True, following Roe’s overruling, abortion would remain legal in blue states like New York and California, but perhaps only for a time. Once gerrymandering, voter suppression, and other anti-democratic measures yield a Republican congressional majority and Republican President, we might well see a federal statute forbidding abortion throughout the country. Such a federal law would pre-empt any effort by New York, California, or any other state to keep abortion legal.
Justice Kavanaugh knows as much. Under what he described as the Constitution’s neutral position on abortion, Justice Kavanaugh said that the decision would be for “the people of the states or perhaps Congress to resolve in the democratic process.” That perhaps Congress was no slip of the tongue. Later in the argument, Justice Kavanaugh repeated the point, asking why abortion should be not left to “Congress, the state legislatures, state supreme courts, [or] the people.” To be clear, Justice Kavanaugh was not suggesting that the legality of abortion could be decided by the states and the federal government simultaneously. If Congress enacts a nationwide abortion prohibition, state laws will not matter.
Will all of that happen? Not necessarily. Perhaps two or more members of the six-Justice conservative super-majority will step back from the brink and apply existing precedent to invalidate the Mississippi fifteen-week ban. Even if not, perhaps Republicans in Congress will conclude that they will pay a price at the polls for a nationwide abortion ban.

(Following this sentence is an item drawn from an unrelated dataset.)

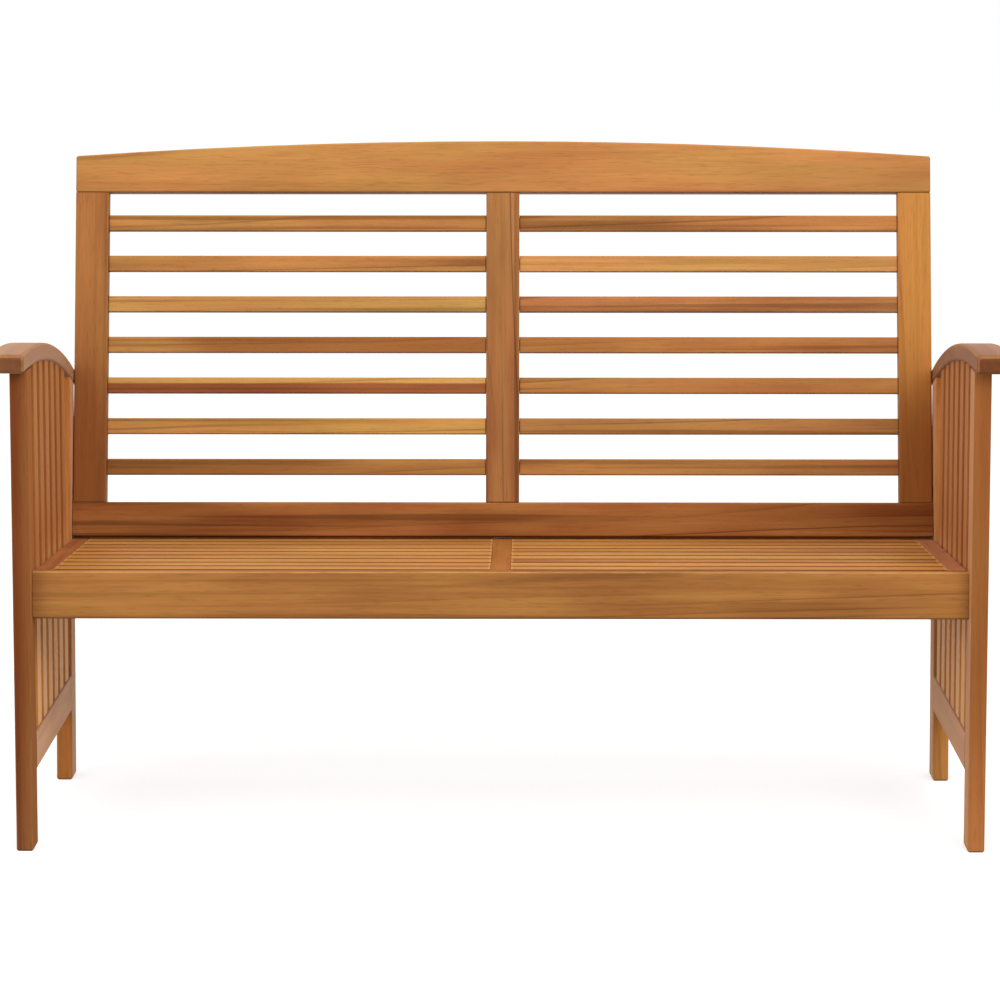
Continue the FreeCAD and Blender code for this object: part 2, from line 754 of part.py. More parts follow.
def back_bottom_rail():
    body = new_body("back_bottom_rail")
    sketch = sketch_on(body, "YZ_Plane", "bottom_rail_section")
    rectangle(sketch, zero, zero, size.back_thickness, size.back_rail_height)
    pad(body, sketch, "bottom_rail_blank", back_half * 2)
    round_edges(body, "bottom_rail_rounding", size.back_rounding, runs_along(along_x))
    for side, x in stiles:
        stile_mortise(body, f"bottom_rail_{side}_mortise", x,
                      size.back_rail_height - size.stile_tenon_length - size.mortise_extra,
                      size.back_rail_height)
    barrel_joint(body, "bottom_rail", back_half, size.back_low_bolt, panel_mid, size.back_thickness)
    place_in_back(body)
    nodes.append(body)


# The top rail is straight below and arched above
def back_top_rail():
    body = new_body("back_top_rail")
    end_height = opening_top + size.top_rail_end_height
    rise = size.top_rail_crown
    radius = (back_half * back_half + rise * rise) / (rise * 2)
    corners = [(-back_half, opening_top), (back_half, opening_top),
               (back_half, end_height), (-back_half, end_height)]
    sketch = sketch_on(body, "XZ_Plane", "top_rail_outline")
    outline(sketch, corners, {2: (zero, crown_height - radius, radius)})
    pad(body, sketch, "top_rail_blank", size.back_thickness, "back")
    round_edges(body, "top_rail_rounding", size.back_rounding, every_edge)
    for side, x in stiles:
        stile_mortise(body, f"top_rail_{side}_mortise", x, opening_top,
                      opening_top + size.stile_tenon_length + size.mortise_extra)
    place_in_back(body)
    nodes.append(body)


def back_stile(label, x, faces):
    body = new_body(label)
    sketch = sketch_on(body, "YZ_Plane", "stile_outline")
    rectangle(sketch, zero, size.back_rail_height, size.back_thickness, opening_top)
    pad(body, sketch, "stile_blank", size.stile_width)
    round_edges(body, "stile_rounding", size.back_rounding, runs_along(along_z))
    half = size.stile_tenon_thickness / 2
    sketch = sketch_on(body, "YZ_Plane", "stile_tenon_outline")
    rectangle(sketch, panel_mid - half, size.back_rail_height - size.stile_tenon_length,
              panel_mid + half, opening_top + size.stile_tenon_length)
    pad(body, sketch, "stile_tenons", size.stile_width - size.stile_tenon_shoulder * 2)
    gap = size.mortise_clearance
    half = size.back_slat_thickness / 2 - size.slat_shoulder + gap
    low = size.back_rail_height + size.back_slat_first_gap + size.slat_shoulder - gap
    high = low + size.back_slat_height - size.slat_shoulder * 2 + gap * 2
    for sign, direction in faces:
        sketch = sketch_on(body, "YZ_Plane", f"slat_mortise_outline_{direction}", size.stile_width / 2 * sign)
        rectangle(sketch, panel_mid - half, low, panel_mid + half, high)
        depth = size.back_slat_tenon_length + size.mortise_extra
        mortise = pocket(body, sketch, f"slat_mortise_{direction}", depth, direction)
        repeat(body, mortise, "Z_Axis", back_slat_pitch, size.back_slat_count)
    place_in_back(body, x)
    return body


# The outer stile takes the upper bolt and its barrel nut
def outer_stile():
    body = back_stile("right_back_stile", stile_middle, [(-1, "back")])
    sketch = sketch_on(body, "YZ_Plane", "bolt_circle", size.stile_width / 2)
    circle(sketch, panel_mid, size.back_high_bolt, size.bolt_hole_diameter)
    depth = size.bolt_length + size.mortise_extra - size.leg_thickness + size.counterbore_depth
    pocket(body, sketch, "bolt_bore", depth, "forward")
    sketch = sketch_on(body, "XZ_Plane", "nut_circle", -size.back_thickness)
    circle(sketch, size.stile_width / 2 - size.barrel_setback, size.back_high_bolt,
           size.barrel_diameter + size.barrel_clearance * 2)
    nut_end = panel_mid - size.barrel_length / 2 - size.barrel_clearance
    pocket(body, sketch, "nut_bore", size.back_thickness - nut_end, "back")
    return body


def centre_stile():
    nodes.append(back_stile("back_centre_stile", zero, [(-1, "back"), (1, "forward")]))


def back_slat(number):
    inner = size.stile_width / 2
    outer = back_half - size.stile_width
    low = size.back_rail_height + size.back_slat_first_gap + back_slat_pitch * number
    body = slat(f"right_back_slat_{number + 1}", panel_mid - size.back_slat_thickness / 2, low,
                size.back_slat_thickness, size.back_slat_height, inner, outer, size.back_slat_tenon_length)
    place_in_back(body, (inner + outer) / 2)
    return body


# Connecting bolt: flat round head with a six-sided socket, axis along X, seat of the head at X = 0
def bolt(label, length, y, z):
    body = new_body(label)
    head = size.bolt_head_diameter / 2
    shank = size.bolt_diameter / 2
    sketch = sketch_on(body, "XY_Plane", "bolt_profile")
    outline(sketch, [(-length, zero), (size.bolt_head_height, zero), (size.bolt_head_height, head),
                     (zero, head), (zero, shank), (-length, shank)])
    turned = body.newObject("PartDesign::Revolution", "bolt_turned")
    turned.Profile = sketch
    turned.ReferenceAxis = (sketch, ["H_Axis"])
    turned.Angle = 360
    six_sided_cut(body, "bolt_socket", size.bolt_head_height, size.bolt_socket, size.bolt_socket_depth)
    place(body, size.clear_width / 2 + size.leg_thickness - size.counterbore_depth, y - depth_middle, z)
    return body


def six_sided(sketch, flats):
    reach = flats / 2 / cosine(as_size(30))
    outline(sketch, [(reach * round(math.cos(math.radians(60 * turn)), 9),
                      reach * round(math.sin(math.radians(60 * turn)), 9)) for turn in range(6)])
    return sketch


def six_sided_cut(body, name, face, flats, depth):
    sketch = six_sided(sketch_on(body, "YZ_Plane", name + "_outline", face), flats)
    pocket(body, sketch, name, depth, "forward")


# Barrel nut across the bolt, with its long end towards the rear face
def barrel_nut(label, x, point, depth, rise, tilt):
    body = new_body(label)
    sketch = sketch_on(body, "XZ_Plane", "barrel_circle")
    circle(sketch, zero, zero, size.barrel_diameter)
    pad(body, sketch, "barrel_blank", size.barrel_length)
    sketch = sketch_on(body, "YZ_Plane", "barrel_thread_circle")
    circle(sketch, zero, zero, size.bolt_diameter + size.thread_clearance * 2)
    pocket(body, sketch, "barrel_thread", size.barrel_diameter * 2)
    y, z = point(depth, rise)
    place(body, x - size.barrel_setback, y - depth_middle, z, tilt)
    return body


# A disc with a hole, axis along X, from x inwards
def ring(label, diameter, hole, thickness, x, y, z):
    body = new_body(label)
    sketch = sketch_on(body, "YZ_Plane", "ring_circle")
    circle(sketch, zero, zero, diameter)
    pad(body, sketch, "ring_blank", thickness, "back")
    ring_bore(body, hole, thickness)
    place(body, x, y - depth_middle, z)
    return body


def ring_bore(body, hole, thickness):
    sketch = sketch_on(body, "YZ_Plane", "bore_circle")
    circle(sketch, zero, zero, hole)
    pocket(body, sketch, "bore", thickness * 2)


def hex_nut(label, x, y, z):
    body = new_body(label)
    sketch = six_sided(sketch_on(body, "YZ_Plane", "nut_outline"), size.nut_flats)
    pad(body, sketch, "nut_blank", size.nut_height, "back")
    ring_bore(body, size.bolt_diameter + size.thread_clearance * 2, size.nut_height)
    place(body, x, y - depth_middle, z)
    return body


# Right-hand pieces and their mirror images as one node of separate solids
def pair_group(label, pieces):
    grouped(label, pieces + [mirrored(piece, piece.Label.replace("right", "left")) for piece in pieces])


def fasteners():
    bolt_points = [seat_front_bolt] + back_bolts
    pair_group("connector_bolts", [bolt(f"right_bolt_{number}", size.bolt_length, *point)
                                   for number, point in enumerate(bolt_points, start=1)])
    pair_group("barrel_nuts", [
        barrel_nut("right_barrel_1", seat_length / 2, seat_point, size.seat_rail_thickness / 2,
                   -size.seat_bolt_drop, size.seat_slope),
        barrel_nut("right_barrel_2", back_half, back_point, panel_mid, size.back_low_bolt, size.back_lean),
        barrel_nut("right_barrel_3", back_half, back_point, panel_mid, size.back_high_bolt, size.back_lean),
    ])
    pair_group("back_spacers", [
        ring(f"right_spacer_{number}", size.spacer_diameter, size.bolt_hole_diameter, size.back_clearance,
             size.clear_width / 2, *point) for number, point in enumerate(back_bolts, start=1)])
    pair_group("seat_rear_bolts", [bolt("right_rear_bolt", size.rear_bolt_length, *seat_rear_bolt)])
    inner_face = seat_length / 2 - size.seat_side_rail_width
    pair_group("seat_rear_washers", [
        ring("right_rear_washer", size.washer_diameter, size.bolt_hole_diameter, size.washer_thickness,
             inner_face, *seat_rear_bolt)])
    pair_group("seat_rear_nuts", [
        hex_nut("right_rear_nut", inner_face - size.washer_thickness, *seat_rear_bolt)])


# Assembly
both_ends("front_leg", front_leg())
both_ends("rear_leg", rear_leg())
both_ends("lower_side_rail", lower_side_rail())
both_ends("armrest", armrest())
right_slats = [side_slat(number) for number in range(dimensions["side_slat_count"])]
grouped("right_side_slats", right_slats)
grouped("left_side_slats", [mirrored(piece, piece.Label.replace("right", "left")) for piece in right_slats])
seat_front_rail()
seat_rear_rail()
both_ends("seat_side_rail", seat_side_rail())
seat_centre_rail()
for index in range(dimensions["seat_slat_count"]):
    both_ends(f"seat_slat_{index + 1}", seat_slat(index))
back_bottom_rail()
back_top_rail()
both_ends("back_stile", outer_stile())
centre_stile()
for index in range(dimensions["back_slat_count"]):
    both_ends(f"back_slat_{index + 1}", back_slat(index))
fasteners()

document.recompute()
for item in document.Objects:
    if "Invalid" in item.State or "Error" in item.State:
        raise RuntimeError(f"{item.Label} did not build")
for node in nodes:
    if node.Shape.isNull() or not node.Shape.isValid() or not node.Shape.Solids:
        raise RuntimeError(f"{node.Label} has no valid solid")

os.makedirs("parts", exist_ok=True)
for node in nodes:
    node.Shape.exportStep(f"parts/{node.Label}.step")
print(len(nodes), "nodes,", sum(len(node.Shape.Solids) for node in nodes), "solids")
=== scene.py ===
import math

import bpy
from mathutils import Euler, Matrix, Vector


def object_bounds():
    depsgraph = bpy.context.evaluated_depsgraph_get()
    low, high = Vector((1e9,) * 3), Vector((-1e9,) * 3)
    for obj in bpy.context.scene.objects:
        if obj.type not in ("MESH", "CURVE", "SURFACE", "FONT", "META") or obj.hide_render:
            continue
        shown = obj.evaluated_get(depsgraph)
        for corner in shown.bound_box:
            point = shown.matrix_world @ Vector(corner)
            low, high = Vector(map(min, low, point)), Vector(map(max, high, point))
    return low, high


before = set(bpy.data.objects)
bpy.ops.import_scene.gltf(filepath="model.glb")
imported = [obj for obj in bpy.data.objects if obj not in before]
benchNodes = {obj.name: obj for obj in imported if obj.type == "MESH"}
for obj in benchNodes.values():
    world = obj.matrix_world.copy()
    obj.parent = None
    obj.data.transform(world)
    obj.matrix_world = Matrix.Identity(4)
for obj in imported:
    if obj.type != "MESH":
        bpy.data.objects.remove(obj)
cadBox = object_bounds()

scene = bpy.context.scene
print("bench loaded,", len(benchNodes), "nodes")

seatTilt = 3.3      # degrees, the seat falls to the rear
backTilt = 11.5     # degrees, the back leans to the rear
legTilt = 3.3       # degrees, the rear legs are raked

colourMixSockets = {"first": 6, "second": 7, "result": 2}     # the mix node's places for colours


def feed(tree, socket, value):
    # a socket is linked, anything else is a plain value
    if isinstance(value, bpy.types.NodeSocket):
        tree.links.new(value, socket)
    elif value is not None:
        socket.default_value = value


def mathStep(tree, operation, first, second=None, third=None, clamp=False):
    node = tree.nodes.new("ShaderNodeMath")
    node.operation = operation
    node.use_clamp = clamp
    for socket, value in zip(node.inputs, (first, second, third)):
        feed(tree, socket, value)
    return node.outputs[0]


def vectorStep(tree, operation, first, second=None):
    node = tree.nodes.new("ShaderNodeVectorMath")
    node.operation = operation
    feed(tree, node.inputs[0], first)
    feed(tree, node.inputs["Scale" if operation == "SCALE" else 1], second)
    return node.outputs["Value" if operation in ("LENGTH", "DOT_PRODUCT") else "Vector"]


def splitVector(tree, vector):
    node = tree.nodes.new("ShaderNodeSeparateXYZ")
    feed(tree, node.inputs[0], vector)
    return node.outputs[0], node.outputs[1], node.outputs[2]


def joinVector(tree, x, y, z):
    node = tree.nodes.new("ShaderNodeCombineXYZ")
    for socket, value in zip(node.inputs, (x, y, z)):
        feed(tree, socket, value)
    return node.outputs[0]


def noiseField(tree, place, scale=1.0, detail=2.0, rough=0.5, colour=False):
    node = tree.nodes.new("ShaderNodeTexNoise")
    feed(tree, node.inputs["Vector"], place)
    feed(tree, node.inputs["Scale"], scale)
    feed(tree, node.inputs["Detail"], detail)
    feed(tree, node.inputs["Roughness"], rough)
    return node.outputs["Color" if colour else "Fac"]


def stretchedNoise(tree, place, settings, colour=False):
    # settings: noise counts per metre on each axis, detail, roughness of the noise
    counts, detail, rough = settings
    place = vectorStep(tree, "MULTIPLY", place, counts)
    return noiseField(tree, place, detail=detail, rough=rough, colour=colour)


def fadeBetween(tree, value, span, toLow=0.0, toHigh=1.0):
    # smooth change from toLow to toHigh while value crosses the span
    node = tree.nodes.new("ShaderNodeMapRange")
    node.interpolation_type = "SMOOTHSTEP"
    entries = {"Value": value, "From Min": span[0], "From Max": span[1], "To Min": toLow, "To Max": toHigh}
    for name, entry in entries.items():
        feed(tree, node.inputs[name], entry)
    return node.outputs["Result"]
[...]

Of course, for the latter to occur—for what Justice Kavanaugh calls the “democratic process” to address the abortion issue in a fair manner—requires that there be a democratic process. Given the Roberts Court’s record of gutting the Voting Rights Act, welcoming a flood of money into our electoral system, and greenlighting extreme political gerrymandering, Justice Kavanaugh’s paean to democracy is a bit hard to swallow.